If, in addition, $w_{\Gamma }\left(t\right)\in W^{1,2}(\Gamma )$, then we have the estimate

$$\begin{array}{cc}\hfill & \epsilon \parallel |D^2{H\left(v\left(t\right)\right)\parallel |}^2+{\epsilon }^2\parallel D_s^{2}t{r}_{\epsilon }{H\left(v\left(t\right)\right)\parallel }_{L^2\left({\Gamma }_{\epsilon }\right)}^2\le {\displaystyle \frac{2}{\epsilon }}\parallel \tilde{f}{\left(t\right)\parallel }_{L^2(\Omega )}^2+\left(\frac{2}{c_1}+4\right){\parallel D_s{w}_{\Gamma }\left(t\right)\parallel }_{L^2(\Gamma )}^2.\hfill \end{array}$$

(62)

The functions $\tilde{f}$ and $w_{\Gamma }$ are strongly measurable (Bochner measurable) as mappings from $(0,T)$ to $L^2(\Omega )$ and $L^2(\Gamma )$ respectively. Therefore, it follows from Lemma 5 that the function v is weakly measurable as a mapping from $(0,T)$ to the separable space $W^{2,2}({\Omega }_{\epsilon };{\Gamma }_{\epsilon })$. Hence, by virtue of the Pettis theorem, the function v is strongly measurable as a mapping from $(0,T)$ to $W^{2,2}({\Omega }_{\epsilon };{\Gamma }_{\epsilon })$.

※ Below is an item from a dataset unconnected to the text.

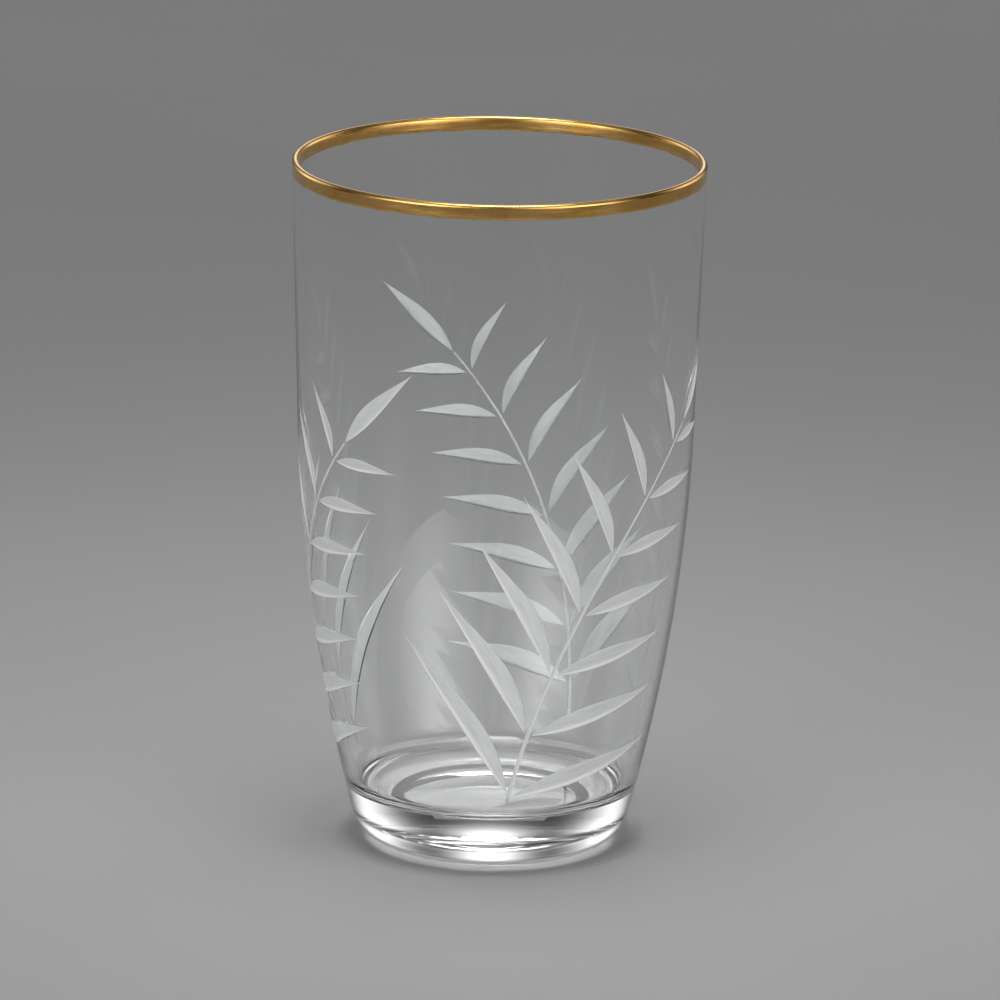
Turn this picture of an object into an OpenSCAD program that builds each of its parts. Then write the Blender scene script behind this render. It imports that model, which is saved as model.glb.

Integrating (61), (62) and taking into account that

$$\parallel \tilde{f}{\parallel }_{L^2\left(Q_T\right)}^2\le {2\parallel f\parallel }_{L^2\left(Q_T\right)}^2+2c_p^2\parallel D_t{v\parallel }_{L^2\left(Q_T\right)}^2\le 2{\parallel f\parallel }_{L^2\left(Q_T\right)}^2+{\displaystyle \frac{2c_p}{H_{min}^{\prime }}}{C}_2,$$

we arrive at the assertion of the theorem. □

8. Conclusions

We considered a non-standard nonlinear singularly perturbed initial-boundary value problem (1)–(4) with the Venttsel type boundary conditions, arising in homogenization of radiative-conductive heat transfer problem (5)–(9). We established existence, uniqueness and regularity of a weak solution v to problem (1)–(4). Also we obtained the estimates for the derivatives $D_{t}v$, $D_1^{2}v$, $D_2^{2}v$, $D_1{D}_{2}v$ with a qualified order in the small parameter $\epsilon$.